Pasaron los años. Vendieron millones de discos. Triunfaron en toda Sudamérica. Crecieron. Evolucionaron. Y al final, se cansaron de tanto éxito y optaron por dejar de ser los ídolos de una generación para convertirse en cuatro tíos corrientes que por primera vez vivían su vida con normalidad y cierta tranquilidad.
Ahora, cuando han pasado 20 años, los Hombres G han vuelto a las candilejas; han metido todas sus mejores canciones en una coctelera, han reabierto el bar en su añorado Nassau y le han hecho un homenaje a Marta y a su epopeya común – mucho más distante en el tiempo que en el recuerdo colectivo del país – con el estreno de su musical.
Sinceramente, debo deciros que me encantó. Me ha sorprendido encontrarme con una obra fluida, amena, con ritmo y buen hacer. Un musical 100% fiel a lo que eran y representaban Hombres G: diversión, risas, momentos románticos y algunas lágrimas, todo mezclado con ciertos apuntes naiff, guiños pijos y un velo de aire golfete-travieso de gamberro madrilata que tanto gustaba a sus fieles. Fabulosos Marc Parejo en el papel de Nico, la guapísima Claudia Longarte como Marta, un altísimo Indiana interpretado por Tony Bernetti aunque personalmente, me quedo con Leo Rivera, chapeau su interpretación aportando esa bis cómica tan personal que tiene al papel de un Ringo que, por momentos, me recordaba al David Summers veinteañero que vive en el imaginario colectivo. Una adecuada mezcla de playas, juergas, copas, cruce de puños y besos por chicas cocodrilo y, sobre todo, una banda sonora archiconocida. Como único pero, quizás le sobran 10 o 15 minutos a la duración total, pero se les puede perdonar; hay tantas canciones que de las que no se puede prescindir…
Vuelvo al presente. Cae el telón y el público está en pie aplaudiendo a rabiar. Saltan y cantan las canciones que todos conocen sobradamente. En sus caras, se adivina que no soy el único que ha viajado al pasado durante casi tres horas. Ahora va a resultar que todos eramos mas de Hombres G de lo que por entonces nos gustaba reconocer… Me doy cuenta que la esencia de los Hombres G está aquí, en el aire, flotando entre nosotros, sintiéndolos en la piel.
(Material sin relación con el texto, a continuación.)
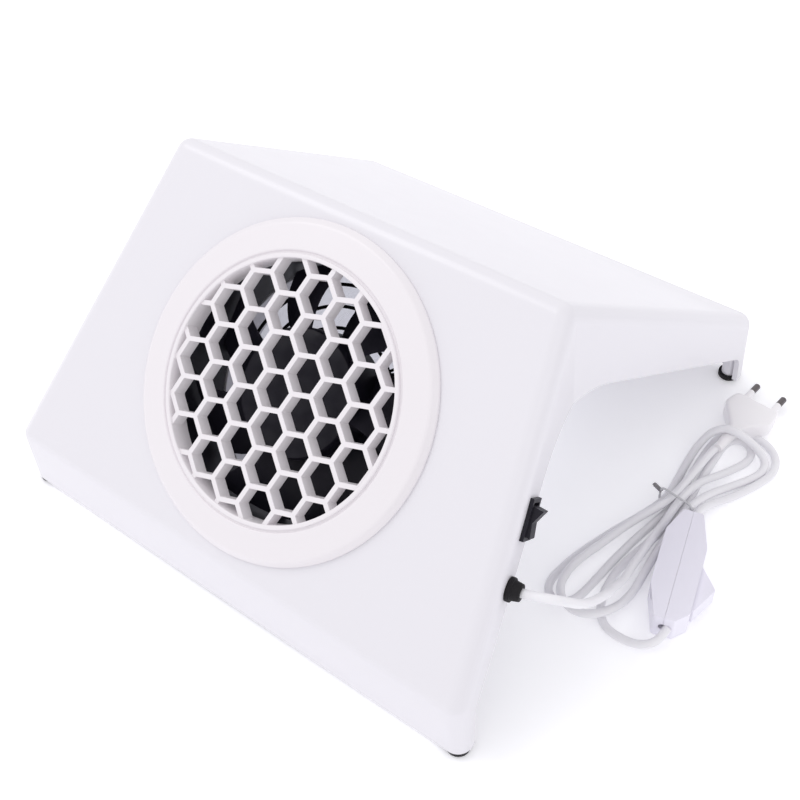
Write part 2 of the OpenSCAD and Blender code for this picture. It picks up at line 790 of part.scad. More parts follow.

Y que su música sigue gozando de buena salud y buenos recuerdos. Definitivamente, a Marta no le hace falta todavía marcapasos alguno…
Sentados en primera línea del patio de butacas, cuatro tipos casi cincuentones con el pelo corto tocado con pinceladas grises, incipientes barriguillas cerveceras y alguna que otra arruga rebelde, sonrien y se miran entre ellos. Finalmente, se levantan y aplauden; sus caras reflejan alivio y orgullo. Estoy seguro de que acaban de ver su vida pasar frente a ellos y no me imagino la de batallas y recuerdos que les habrán venido a la mente. Se vuelven hacia el público, saludan y aplauden a la concurrencia.
Sospecho que, en cierto modo, con este musical y este gesto, ellos cuatro, David, Dani, Javi y Rafa, los Hombres G, los Beatles latinos, los amiguetes de barrio a los que todos hubieramos elegido para salir de marcha y con los que nuestras chicas hubieran deseado ponernos los cuernos, pretenden devolver a mi generación una parte de todo lo que recibieron.
Agradecidos por el detalle. Al que le guste, ya sabe lo que no debe perderse. Y para quien no guste de hombresgear, tambien tiene un mensajito: Sufre, mamón!!